Short task
Reproduce exactly the lines below, from the first through the one containing "# from end to", and nothing more.

----

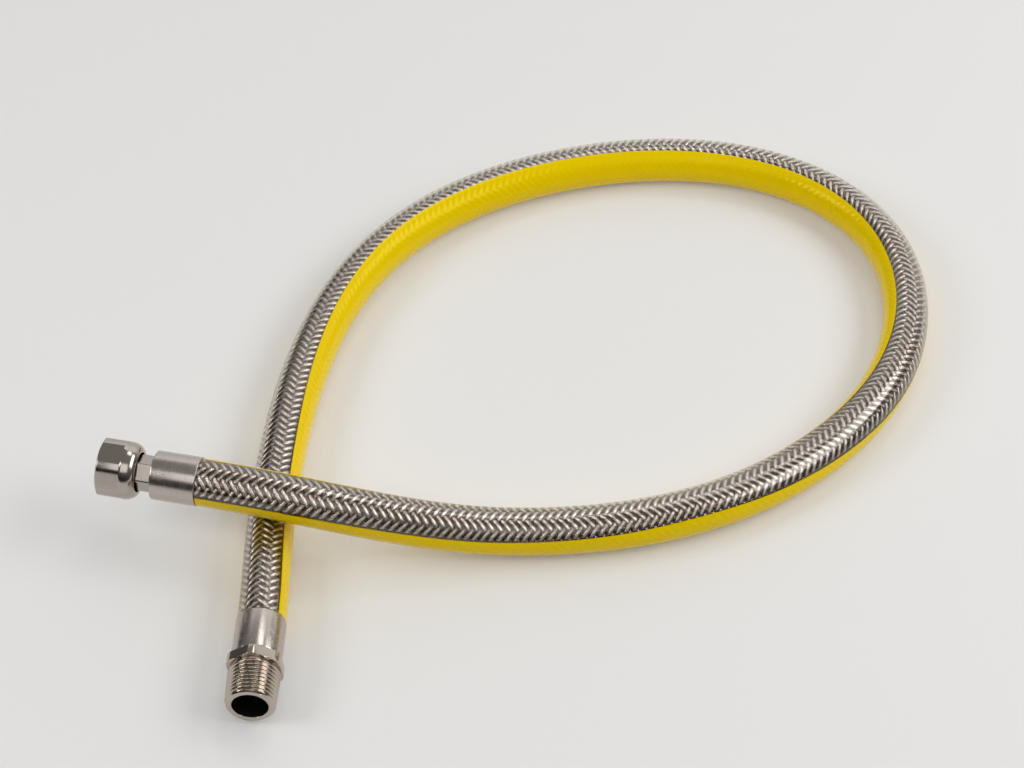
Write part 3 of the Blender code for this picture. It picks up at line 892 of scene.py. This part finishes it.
male_rings = [(x, ring_radii(radius, flats, COLLAR_TURN)) for x, radius, flats in filleted([
    (WELD_FACE, WELD_OUTER, 0),
    (WELD_END, WELD_OUTER, 0),
    (WELD_END, LIP_HOLE - SEAT_GAP, 0),
    (COLLAR_BACK, LIP_HOLE - SEAT_GAP, 0),
    (COLLAR_BACK, COLLAR_FACE_RADIUS, 0.1),
    (COLLAR_BACK + COLLAR_BEVEL, COLLAR_OUTER, 0.1, COLLAR_FLATS),
    (COLLAR_FACE - COLLAR_BEVEL, COLLAR_OUTER, 0.1, COLLAR_FLATS),
    (COLLAR_FACE, COLLAR_FACE_RADIUS, 0.1),
])]
for x in np.arange(COLLAR_FACE, MALE_END - LAST_RING, THREAD_RINGS):
    crest = np.full(FITTING_SIDES, male_radius(x))
    bare = max(0.0, x - (MALE_END - MALE_CHAMFER))
    relief = np.clip((COLLAR_FACE + MALE_RELIEF - x) / 0.5, 0.0, 1.0) * THREAD_DEPTH
    cut = np.maximum(thread_depth(x, COLLAR_FACE - BEYOND, MALE_END + BEYOND), relief)
    male_rings.append((x, np.minimum(crest - cut, crest - bare)))
end_radius = male_radius(MALE_END) - MALE_CHAMFER
end_face = filleted([
    (MALE_END, end_radius, 0),
    (MALE_END, MALE_BORE, 0.25),
    (MALE_END - MALE_BORE_LIP, MALE_BORE, 0),
])
bore_start = len(male_rings) + len(end_face)
male_rings += [(x, ring_radii(radius, None, 0.0)) for x, radius, _ in end_face + filleted([
    (MALE_END - MALE_BORE_DEPTH, MALE_BORE, 0),
    (MALE_END - MALE_BORE_DEPTH - BORE_CONE, NIPPLE_BORE, 0),
    (WELD_FACE, NIPPLE_BORE, 0),
])]
male = seat(lathe("male_fitting", male_rings, [thread_steel, bore_steel_painted_shade], second_from=bore_start - 1),
            "male", "hose", ["male_nipple"])

# %% [markdown]
# ## The hose's length
# The jacket is the hose's outside. It is 0.911 m long between the ferrules, which the photograph shows
# from end to end. It starts at the ferrule behind the nut and ends in the male fitting.

print(f"declared: {HOSE_LENGTH:.3f} m long, {2 * JACKET_OUTER * 1000:.0f} mm across")

# %% [markdown]
# ## What stays from the frame
# The corrugated tube keeps its own solid: its rings are modelled there, and it lies inside the braid, so
# only its finish is new.

# %% The corrugated tube
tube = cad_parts["corrugated_tube"]
# Its finish is steel painted dark brown, as painted shade in the braid's gaps.
tube.data.materials.clear()
tube.data.materials.append(shaded_tube_steel)
print("corrugated tube keeps its solid, with", shaded_tube_steel.name)

# %% [markdown]
# ## The floor
# The photograph has a pale grey floor without an edge, evenly bright up to its corners. A large sheet of
# matt paper gives that. It also glows a little by itself, as a backlit table does, which keeps it even.
# The glow is mixed in for the camera, for mirrors and for what is seen through clear plastic, and the
# rest of the paper is lit by the lamps and takes the shadows.

# %% The floor
FLOOR_SIZE = 12.0
FLOOR_LEVEL = -0.0003    # just under the hose
PAPER_SHARE = 0.2        # of the floor that glows evenly

floor_paint, floor_shader = new_material("matt_pale_floor", "#ECEBEA", 0.65, IOR=1.45)
floor_place = add_node(floor_paint, "ShaderNodeTexCoord")
floor_noise = add_node(floor_paint, "ShaderNodeTexNoise", {"Vector": floor_place.outputs["Object"],
                                                           "Scale": 300.0, "Detail": 3.0})
floor_bump = add_node(floor_paint, "ShaderNodeBump", {"Height": floor_noise.outputs["Fac"],
                                                      "Strength": 0.1, "Distance": 0.1 * MM})
floor_paint.node_tree.links.new(floor_bump.outputs["Normal"], floor_shader.inputs["Normal"])
seen = add_node(floor_paint, "ShaderNodeLightPath")
seen_or_mirrored = add_node(floor_paint, "ShaderNodeMath", {0: seen.outputs["Is Camera Ray"],
                                                            1: seen.outputs["Is Glossy Ray"]},
                            operation="ADD")
any_view = add_node(floor_paint, "ShaderNodeMath", {0: seen_or_mirrored.outputs["Value"],
                                                    1: seen.outputs["Is Transmission Ray"]},
                    operation="ADD")
share = add_node(floor_paint, "ShaderNodeMath", {0: any_view.outputs["Value"], 1: PAPER_SHARE},
                 operation="MULTIPLY", use_clamp=True)
paper = add_node(floor_paint, "ShaderNodeEmission", {"Color": linear("#E4E3E1"), "Strength": 1.0})
lit_floor = add_node(floor_paint, "ShaderNodeMixShader", {0: share.outputs["Value"],
                                                          1: floor_shader.outputs["BSDF"],
                                                          2: paper.outputs["Emission"]})
floor_paint.node_tree.links.new(lit_floor.outputs["Shader"],
                                floor_paint.node_tree.nodes["Material Output"].inputs["Surface"])
half = FLOOR_SIZE / 2
floor_mesh = bpy.data.meshes.new("floor")
floor_mesh.from_pydata([(-half, -half, FLOOR_LEVEL), (half, -half, FLOOR_LEVEL),
                        (half, half, FLOOR_LEVEL), (-half, half, FLOOR_LEVEL)], [], [(0, 1, 2, 3)])
floor_mesh.materials.append(floor_paint)
floor = bpy.data.objects.new("floor", floor_mesh)
bpy.context.scene.collection.objects.link(floor)
print(f"floor: {FLOOR_SIZE:.0f} m wide")

# %% [markdown]
# ## The lamps
# The shadows are faint and wide, so the lamps are large and soft: one on each side, a weaker one in
# front for the bright line along the hose, a short strip overhead for the braid's highlight, and two
# wide ones at the back, which the ferrules mirror. The left one is small and bright, so it draws the row
# of bright dots in the yellow's gloss.

# %% The lamps


def add_lamp(name, location, aim, width, depth, brightness):
    """A flat soft lamp, as a panel of the given size. brightness is what a mirror would show of it."""
    lamp = bpy.data.lights.new(name, "AREA")
    lamp.shape = "RECTANGLE"
    lamp.size = width
    lamp.size_y = depth
    lamp.energy = brightness * pi * width * depth
    holder = bpy.data.objects.new(name, lamp)
    holder.location = location
    holder.rotation_euler = (Vector(aim) - Vector(location)).to_track_quat("-Z", "Y").to_euler()
    bpy.context.scene.collection.objects.link(holder)
    print(f"{name}: {lamp.energy:.1f} W")


add_lamp("right_softbox", (1.19, 0.04, 1.07), (0.0, 0.0, 0.0), 1.4, 0.72, 3.8)
add_lamp("left_softbox", (-1.20, -0.33, 0.98), (0.0, 0.0, 0.0), 0.8, 0.60, 4.6)
add_lamp("front_panel", (-0.12, -0.92, 1.31), (0.0, 0.0, 0.0), 1.3, 0.90, 1.1)
add_lamp("overhead_strip", (0.30, 0.80, 1.48), (0.0, 0.0, 0.0), 0.6, 0.40, 3.0)
add_lamp("back_panel", (0.05, 1.60, 1.20), (0.0, 0.0, 0.0), 2.9, 0.92, 0.72)
add_lamp("back_wall", (0.62, 2.3, 0.55), (0.0, 0.0, 0.3), 3.8, 1.0, 0.6)

# %% [markdown]
# ## The room around
# The room is dark at the front, and pale above and behind. The metal needs both: steel with only white
# round it looks like chalk. The Standard view shows every colour as it is set in this lesson.

# %% The world
world = bpy.data.worlds.new("studio")
world.use_nodes = True
room = world.node_tree.nodes["Background"]
room.inputs["Color"].default_value = linear("#F4F2EF")
sky_way = add_node(world, "ShaderNodeTexCoord")
back_and_up = add_node(world, "ShaderNodeVectorMath", {0: sky_way.outputs["Generated"],
                                                       1: (0.3, 0.3, 0.8)},
                       operation="DOT_PRODUCT")
glow = add_node(world, "ShaderNodeMapRange", {"Value": back_and_up.outputs["Value"],
                                              "From Min": -0.1, "From Max": 0.7,
                                              "To Min": 0.03, "To Max": 0.28})
world.node_tree.links.new(glow.outputs["Result"], room.inputs["Strength"])
bpy.context.scene.world = world
bpy.context.scene.view_settings.view_transform = "Standard"
print("world:", world.name)

# %% [markdown]
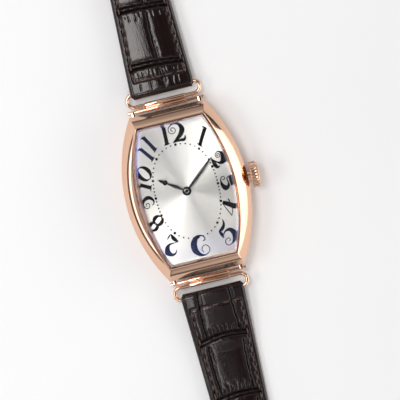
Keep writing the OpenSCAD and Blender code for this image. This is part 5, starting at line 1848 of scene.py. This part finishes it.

----

Task response
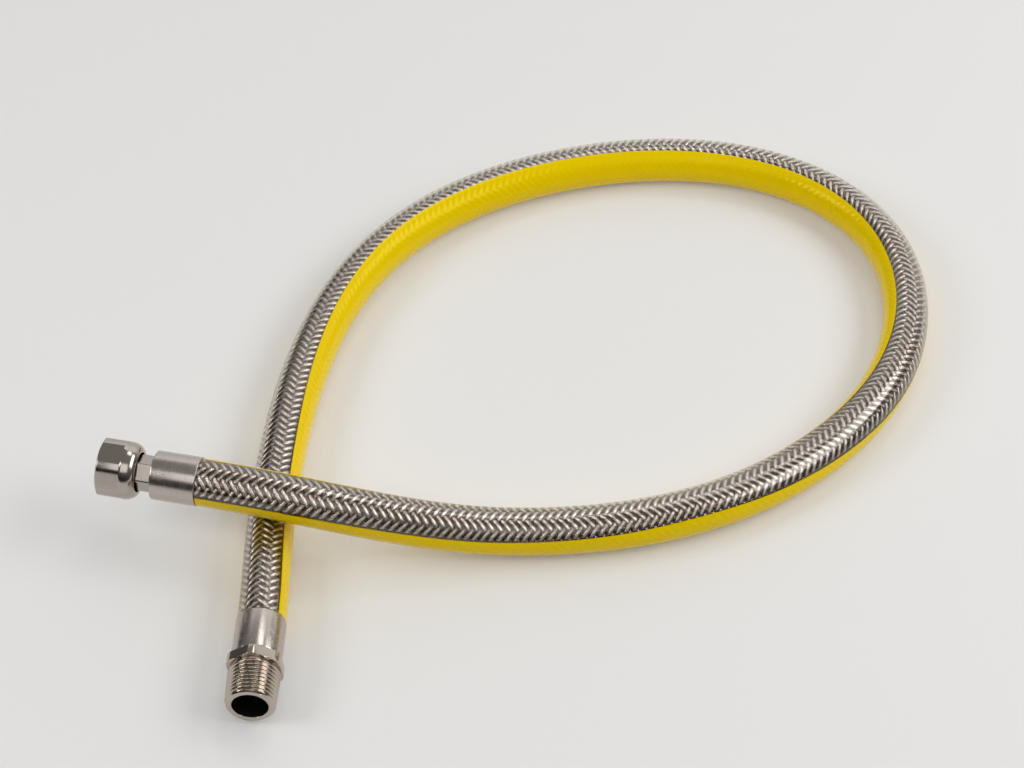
Write part 3 of the Blender code for this picture. It picks up at line 892 of scene.py. This part finishes it.
male_rings = [(x, ring_radii(radius, flats, COLLAR_TURN)) for x, radius, flats in filleted([
    (WELD_FACE, WELD_OUTER, 0),
    (WELD_END, WELD_OUTER, 0),
    (WELD_END, LIP_HOLE - SEAT_GAP, 0),
    (COLLAR_BACK, LIP_HOLE - SEAT_GAP, 0),
    (COLLAR_BACK, COLLAR_FACE_RADIUS, 0.1),
    (COLLAR_BACK + COLLAR_BEVEL, COLLAR_OUTER, 0.1, COLLAR_FLATS),
    (COLLAR_FACE - COLLAR_BEVEL, COLLAR_OUTER, 0.1, COLLAR_FLATS),
    (COLLAR_FACE, COLLAR_FACE_RADIUS, 0.1),
])]
for x in np.arange(COLLAR_FACE, MALE_END - LAST_RING, THREAD_RINGS):
    crest = np.full(FITTING_SIDES, male_radius(x))
    bare = max(0.0, x - (MALE_END - MALE_CHAMFER))
    relief = np.clip((COLLAR_FACE + MALE_RELIEF - x) / 0.5, 0.0, 1.0) * THREAD_DEPTH
    cut = np.maximum(thread_depth(x, COLLAR_FACE - BEYOND, MALE_END + BEYOND), relief)
    male_rings.append((x, np.minimum(crest - cut, crest - bare)))
end_radius = male_radius(MALE_END) - MALE_CHAMFER
end_face = filleted([
    (MALE_END, end_radius, 0),
    (MALE_END, MALE_BORE, 0.25),
    (MALE_END - MALE_BORE_LIP, MALE_BORE, 0),
])
bore_start = len(male_rings) + len(end_face)
male_rings += [(x, ring_radii(radius, None, 0.0)) for x, radius, _ in end_face + filleted([
    (MALE_END - MALE_BORE_DEPTH, MALE_BORE, 0),
    (MALE_END - MALE_BORE_DEPTH - BORE_CONE, NIPPLE_BORE, 0),
    (WELD_FACE, NIPPLE_BORE, 0),
])]
male = seat(lathe("male_fitting", male_rings, [thread_steel, bore_steel_painted_shade], second_from=bore_start - 1),
            "male", "hose", ["male_nipple"])

# %% [markdown]
# ## The hose's length
# The jacket is the hose's outside. It is 0.911 m long between the ferrules, which the photograph shows
# from end to end. It starts at the ferrule behind the nut and ends in the male fitting.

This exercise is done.